10. The method of claim 8, further comprising: positioning water control valves in various positions on the housing structure to provide water to rooftop rotors to form the perimeter barrier around the housing structure.
11. The method of claim 8, further comprising: receiving alerts from infrared sensors, positioned on the housing structure, of the one or more fires approaching the housing structure.
12. The method of claim 8, further comprising: configuring a series of rotors on a roof of the housing structure to work in conjunction to form the barrier around the housing structure.
13. The method of claim 8, further comprising: configuring the barrier around the housing structure to extend at least forty feet around the housing structure.
14. The method of claim 8, further comprising: configuring a series of rotors on a roof of the housing structure to provide the barrier of water around the housing structure for one or more time periods to extinguish the one or more fires.
15. A fire safety system comprising: infrared sensors positioned on exterior regions of a housing structure; a mobile device configured with an application to connect the mobile device to a controller and the infrared sensors, wherein an uploading an initiation of the application configures the mobile device to receive alerts from the infrared sensors positioned on the exterior regions of the housing structure, wherein the alerts include information on incoming fires approaching the housing structure; rotors positioned on a roof of the housing structure, and connected to the mobile device, wherein the rotors are activated by the mobile device using the application, wherein the activation of the rotors forms a water barrier around the housing structure.
16. The fire safety system of claim 15, further comprising: a series of water control valves that are activated by the mobile device or the controller in response to the controller or mobile device receiving the alerts from the detectors.
17. The fire safety system of claim 15, wherein the rotors from the water barrier configured to surround an entire circumference of the housing structure.

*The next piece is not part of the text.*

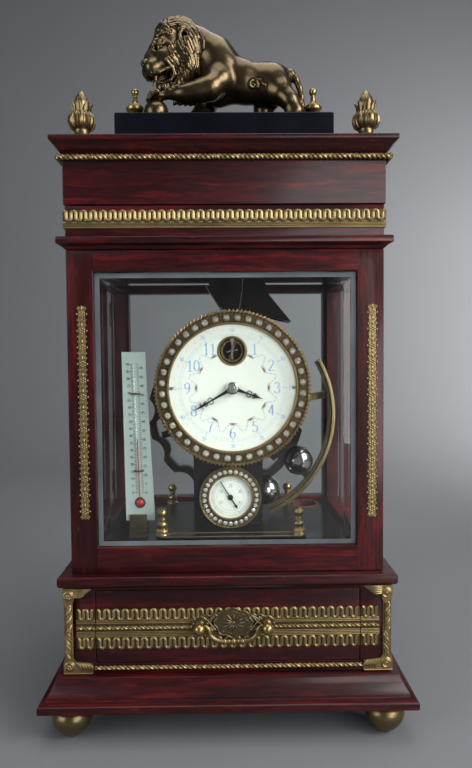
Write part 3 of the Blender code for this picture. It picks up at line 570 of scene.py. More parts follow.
def add_rope(bm, start, end, radius, pitch, strands=2, swell=1.0):
    """Twisted strands laid along a straight line."""
    start, end = Vector(start), Vector(end)
    length = (end - start).length
    along = (end - start).normalized()
    first = along.orthogonal().normalized()
    second = along.cross(first)
    count = max(8, int(10 * length / pitch))
    for strand in range(strands):
        path, radii = [], []
        for i in range(count + 1):
            share = i / count
            angle = 2.0 * math.pi * (share * length / pitch + strand / strands)
            size = radius * (1.0 + (swell - 1.0) * math.sin(math.pi * share))
            offset = first * math.cos(angle) + second * math.sin(angle)
            path.append(start.lerp(end, share) + offset * size * 0.46)
            radii.append(size * 0.54)
        add_tube(bm, path, radii, 7)


def add_meander(bm, start, along, length, heights, pitch, radius, outward):
    """Raised cord that loops up and down between two heights, with round swollen turns."""
    start, along = Vector(start), Vector(along)
    low, high = heights
    turns = round(length / pitch)
    steps = 14
    path = []
    for i in range(turns * steps + 1):
        share = i / steps
        level = math.cos(2.0 * math.pi * share)
        shape = math.copysign(abs(level) ** 0.7, level)
        run = length / turns * (share + 0.085 * math.sin(4.0 * math.pi * share))
        point = start + along * run
        point.z = (low + high) / 2.0 + (high - low) / 2.0 * shape
        path.append(point)
    add_tube(bm, path, radius, 6, outward, 0.9)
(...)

18. The fire safety system of claim 15, wherein the mobile device activates water control valves to work in conjunction with the rotors in response to the received alerts from the detectors.
19. The fire system of claim 15, wherein the mobile device activates the rotors to from the water barrier to extend forty feet or more from the housing structure.
20. The fire system of claim 15, wherein the mobile device is configured to receive the alerts from the infrared sensors in multiple time intervals.
Description
BRIEF DESCRIPTION OF THE DRAWINGS
[0015] A more complete understanding of the embodiments, and the attendant advantages and features thereof, will be more readily understood by references to the following detailed description when considered in conjunction with the accompanying drawings wherein:
[0016] FIG. 1(A) illustrates a front view of one of the infrared sensors according to some embodiments;
[0017] FIG. 1(B) illustrates a front view of one of the water control valves according to some embodiments;
[0018] FIG. 1(C) illustrates a side view of one of the rooftop rotors according to some embodiments;
[0019] FIG. 1(D) illustrates a side view of the fire shield safety system with a controller, rooftop rotors, and mobile device according to some embodiments;
[0020] FIG. 2 illustrates a mobile device with an application according to some embodiments;
[0021] FIG. 3 illustrates a top view of the fire shield safety system forming a water barrier around the housing structure according to some embodiments; and
[0022] FIG. 4 illustrates a flowchart according to some embodiments.
[0023] The drawings are not necessarily to scale, and certain features and certain views of the drawings may be shown exaggerated in scale or in schematic in the interest of clarity and conciseness.
DETAILED DESCRIPTION
[0024] The specific details of the single embodiment or variety of embodiments described herein are set forth in this application. Any specific details of the embodiments are used for demonstration purposes only, and no unnecessary limitation or inferences are to be understood therefrom.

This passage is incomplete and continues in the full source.